OK, so I know it’s an over-the-top subtitle, but it describes my side yard aptly. I’ve interred a portion of ashes of several of my pets under shrubby trees I’ve planted there. Some have headstones, even. The best part? I still have more of their ashes left just in case I ever feel inclined to get more creative with my pets’ remains.

If you have a green thumb, you may want to consider this kind of project. Planters, containers, hanging plants, etc.

#10 Furry Things

Crafting with pet fur is a thing. I have a whole book out of Japan on crafting with cat fur (the Japanese engage in all kinds of unique crafts). You can make Christmas ornaments, pendants, cat toys, jewelry pouches, and even yarn you can use to make a sweater. (Dog fur works but the success of the project depends on the kind of coat your dog has. Denser undercoats are preferred.)

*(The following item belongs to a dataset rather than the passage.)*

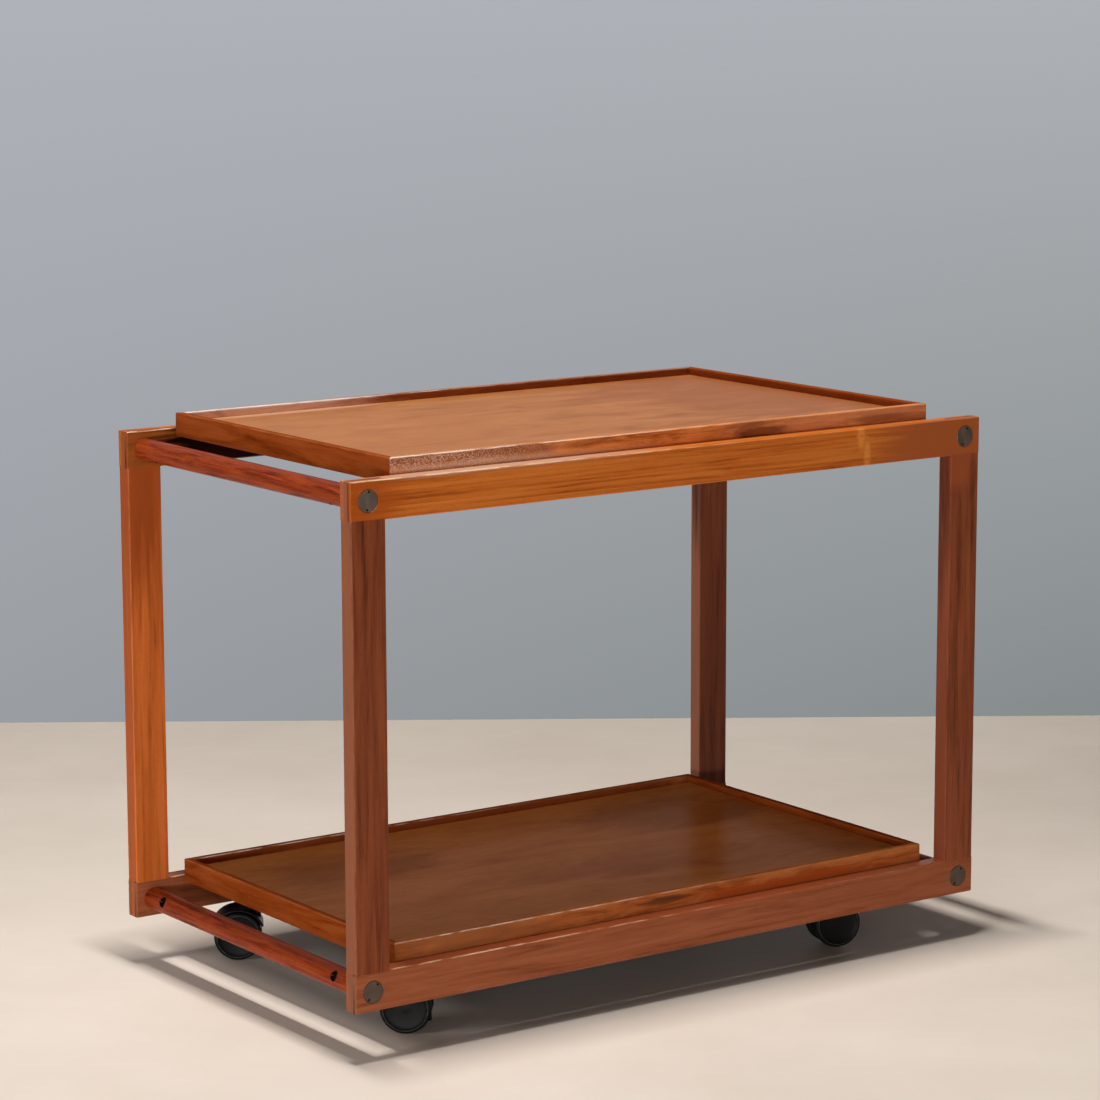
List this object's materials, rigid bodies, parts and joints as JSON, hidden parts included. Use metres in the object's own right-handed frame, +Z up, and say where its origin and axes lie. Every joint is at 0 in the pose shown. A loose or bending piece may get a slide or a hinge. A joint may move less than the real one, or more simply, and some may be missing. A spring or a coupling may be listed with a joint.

If you really feel inclined to make a pet fur-based garment, be aware that you need to collect large amounts of fur over time (months!), find someone who’ll spin the fur into yarn for you, and you need to know how to knit or crochet a garment. Lots of resources exist online that’ll spin it into yarn or knit/crochet it for you, but you still need to collect all that fur!

It may sound weird, but the Victorians did lots of crafting with human hair as reminders of their passed relatives. Spooky, perhaps – but sweet nonetheless.

All these items are somewhat strange, I’ll concede, but they’re satisfying. Feel free to offer your own odd ways of memorializing your pets. Don’t worry, we won’t judge.